2. Execute the body of g() normally.
3. After g() completes, call the continuation cont together with its result, allowing the remaining code in f() to be executed.

As you may have noticed, this is essentially a callback function by a different name.

A naive approach: Callback

Why should one concern themselves with utilizing Continuations in programming? It is unnecessary, except in situations where there is no involvement of I/O operations. I/O operations generally are several magnitutes slower than CPU. In a synchronous blocking I/O model, once the I/O operation is initiated, the thread is suspended and awaits its completion before being revived by the operating system.

However, in an asynchronous non-blocking I/O model, a process not only initiates an I/O operation but also simultaneously provides a callback (Continuation). This approach enhances efficiency as the thread is not required to wait idly, but can resume other tasks. Following successful completion of the I/O, the AIO Event Loop promptly invokes the callback function that was previously configured, thereby concluding the remaining work. This particular methodology is sometimes elegantly referred to as the “Fire and Forget” pattern.

This article explains different I/O model

Pass callback to the future: Promise

One issue with callbacks is the readability. By avoiding the operating system’s Continuation mechanism, every function call requires passing a lambda expression/function argument.

Another issue is the cumbersome handling of various details. For example, consider exception handling. It seems that passing just a Continuation is not enough; it’s better to pass a callback for exception handling as well.

Promise encapsulates the result of asynchronous calls. In Java, it is known as CompletableFuture (JDK8). Promise has two layers of meaning:

1. “I am not the actual result right now, but I promise to deliver it in the future”. This is easily understood as asynchronous tasks will eventually complete. If the caller is stubborn, they can forcefully obtain the result using Promise.get() and also block the current thread, converting the asynchronous into synchronous.

2. “If you (the caller) have any instructions, just let me know”. In other words, the callback function is no longer passed to g(), but rather returned as Promise from g().

   var promise = g();
   promise.then((x) => {
    f(x); // do this when g() completes/resolves
   }).catch((e) => {
    // handle exception
   });
   

A more elegant approach: Async/Await

Regardless of whether we are talking about callbacks or promises, it ultimately still requires manual construction of continuations. Developers have to write their business logic as callback functions. While this approach can handle linear logic smoothly, what happens when the logic becomes more complex? (For example, consider a situation involving loops.)

Languages like JavaScript provide the async/await keywords: asynchronous programming finally breaks free from callback functions! All you need to do is add await to your asynchronous function calls, and the compiler will automatically convert them into coroutines rather than expensive threads.

Behind this magic lies the Continuation-Passing Style (CPS) transformation, which converts regular functions into CPS functions, meaning that the continuation can also act as a call argument. Functions can not only start from the beginning but also continue running from a specific point based on the continuation’s instructions (such as calling an IO operation).

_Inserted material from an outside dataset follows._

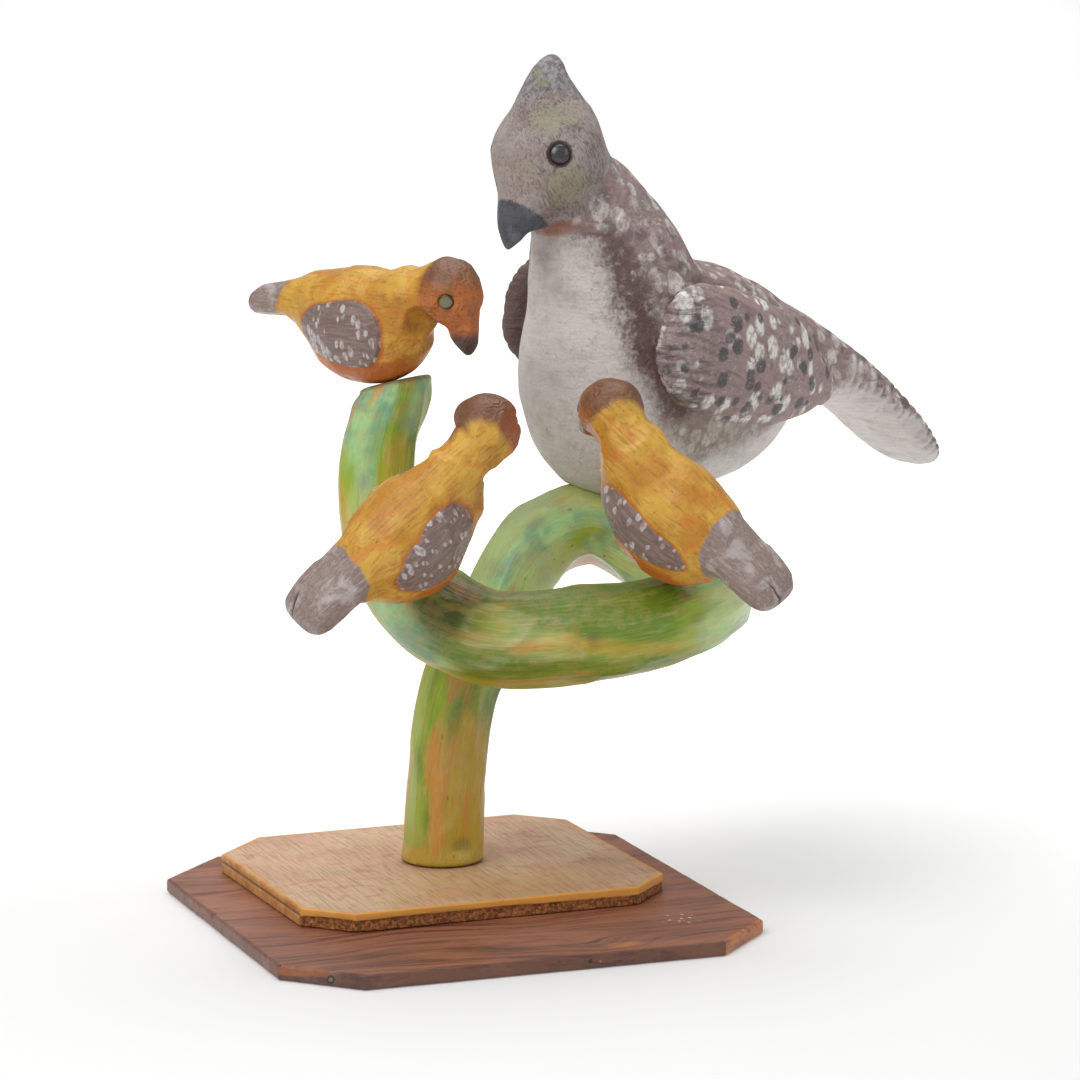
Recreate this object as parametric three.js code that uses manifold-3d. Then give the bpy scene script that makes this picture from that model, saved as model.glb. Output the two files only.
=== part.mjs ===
// Folk carving of a grouse hen and three chicks on a curled branch, standing on two stacked boards.
// Millimetres, +Z up. The origin is the middle of the lower board's underside, +X runs along its
// front edge and +Y towards the back.

import * as THREE from "three";
import { mergeVertices } from "three/addons/utils/BufferGeometryUtils.js";
import Module from "manifold-3d";

const wasm = await Module();
wasm.setup();

// Driving dimensions

const GAP = 0.3;

const LOWER_BOARD = { width: 330, depth: 338, thickness: 9.5, corners: [43, 45, 35, 50], edge: 1.2 };
const UPPER_BOARD = { width: 255, depth: 228, thickness: 12.4, corners: [28, 30, 28, 39], edge: 0.5 };
const UPPER_BOARD_CENTRE = { x: 3.2, y: 49.3, turn: 1.2 };
const BOARD_TOP = LOWER_BOARD.thickness + GAP + UPPER_BOARD.thickness;

// The branch from its foot on the boards, up the trunk, round the loop and up the post: x, y, z and
// radius. The points are picked by eye where the curve changes.
const BRANCH_ROUTE = [
  [8, 55, BOARD_TOP + GAP, 27.5],
  [11, 54, 75, 27],
  [20, 54, 135, 27.3],
  [44, 56, 187, 28.5],
  [78, 66, 228, 29.5],
  [118, 64, 242, 29.5],
  [150, 37, 225, 29.5],
  [170, -17, 212, 30.5],
  [143, -61, 204, 30],
  [100, -68, 196, 30.5],
  [54, -54, 191, 33.5],
  [8, -31, 191, 33.5],
  [-28, 2, 214, 30.5],
  [-43, 27, 258, 28],
  [-42, 34, 305, 27.5],
  [-30, 33, 350, 27.5],
];
const BRANCH = { sides: 14, rings: 56, cutLean: { x: 0.41, y: -0.27 }, cutFrom: 0.9 };

// Eye beads as shares of their radius: how far the dome stands out and how deep its seat is.
const EYE = { dome: 0.45, depth: 0.35, steps: 2, sides: 10, roughness: 0.15 };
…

As you can see, a function is no longer just a function but a state machine. Each time it is called or calls other asynchronous functions, the state machine performs certain calculations and state transitions. So where is the promised continuation? It is the object itself (this).

The implementation of CPS transformation is quite complex, especially when considering try-catch blocks. However, users don’t need to worry since all the complexity lies within the compiler. They just need to learn two keywords.

The answer: User-level Thread (Coroutine)

With the introduction of async/await, the code has become much more concise, almost indistinguishable from synchronous code. Is it possible to make asynchronous code identical to synchronous code? Yes!

User-level threads completely discard the thread mechanism provided by the operating system, thereby avoiding the virtualization mechanism of the VM. For instance, in a hardware with 8 cores, 8 system threads are generated and N user threads are allocated to run on these 8 system threads. The scheduling of N user threads is executed within the user process, resulting in a significantly lower context switch cost compared to the operating system.

At the same time, any operations that could potentially block system-level threads, like sleep() or recv(), must not be accessed by user-level threads. Should these operations be blocked, one of the 8 system threads will also be blocked. The Go Runtime handles all such system calls by employing a unified event loop for polling and dispatching.

In addition, since user-level threads are lightweight, there is no need for a thread pool. If a thread is needed, it can be created directly. For example, in Java, a WebServer almost certainly has a thread pool, whereas Go can allocate a goroutine to handle each request.